Imagine that you have units such as citizenship, family, fashion, all of which with various content. To speak thus is to say something about something; speaking takes therefore an object. You presented your students with the object of speaking and you started the practice, encouraging them to speak, or to learn to speak, as it were. A discussion of the notion of the family in English would require its comparison across cultures. The family concept in Morocco is not the same as in the US, for instance. Associated with it are many other terms and concepts, the prominent of which would be education, values, respect, sense of belonging, identity, but also patriarchy. Such a discussion would encourage students to think of the many possibilities and perspectives we can to tackle the notion. A man and a man, for the case, or a woman and another woman can get married and found a family in some corners of the world. Most of the time, this is not an issue that is easily brought up and dealt with without discomfort. The reactions might be sometimes hostile conjuring up religion and traditions which are strictly against this form of family.

Imagine that a student stops you in the middle of the discussion and demands that you stop it. Why? You do not know. You have two choices: to carry on or to move on to something else. The discussion is about dress codes, and you try to incite students to think of reasons why we have such codes and think of the different situations where we feel obliged to dress in a particular manner. The elicited answers would range from business settings, streets, to university. All of these places are public and are governed by particular rules. You try to steer the discussion toward a private place and compare it to the other places. Are we free to wear whatever we want inside our homes? That depends on the kind of ‘home’ we are talking about and also on whom we mean by “we”: men or women? Women, especially in conservative and traditional homes, are expected to dress ‘properly’ and ‘decently’, whatever that means; they are expected to cover up in the presence of male guests, for example. Daughters are also expected to dress ‘respectfully’ in front of their brothers and father. Such expectations and obligations do not usually fall on the male shoulder. So, when that student said “please stop”, I thought about it for a second and stopped. While it is the role of teachers to invite students to think critically, it is also their responsibility to provide an environment which is conducive to learning. What if such a discussion evokes certain feelings of anxiety in the student? What if it triggers a traumatic experience?

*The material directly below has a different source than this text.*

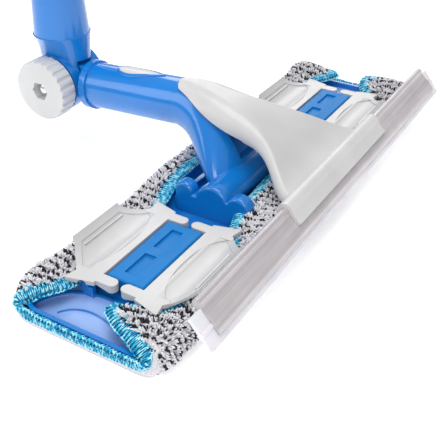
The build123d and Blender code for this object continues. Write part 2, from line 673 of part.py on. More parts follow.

Apart from the cultural aspect of the language which, as pictured above, may function as liberating or an oppressing factor, there is the pedagogical aspect too. Let us say, for the matter, you are teaching (with) songs and one day one of your students objects to your choice because it contradicts their beliefs. For the student, music/songs are haram, strictly forbidden. You are again in a dilemma, do you compromise your methods to satisfy everyone or do you keep up your choices? Now, you may try to convince them pedagogically that songs are good for this and that bla-bla… or even embark in a religious debate and attempt to convince them or show them a different interpretation. In either case, it is to no avail because you will end up speaking only to those who are already convinced. The student you are trying to persuade is already convinced and needs no convincing; it is a matter of belief for them. Should you continue with your music and songs, you will lose your student. In this regard, your language is acting as a means of exclusion, while your role and hope is quite the opposite.

Having a conversation in English entails evoking certain notions that you might not be happy with, or things that you ignore and might cause you discomfort; it is not only a conversation about things that you know, but rather about a different discussion of those very things. English language brings with it a number of values and concepts such as democracy, freedom, critical thinking, problem solving, and equality. Hence, to have a discussion in English about your own culture would lead to making these notions part of the discussion, directly or indirectly, but while having the discussion you should always remember that you are a facilitator of communication, an agent of emancipation and inclusion.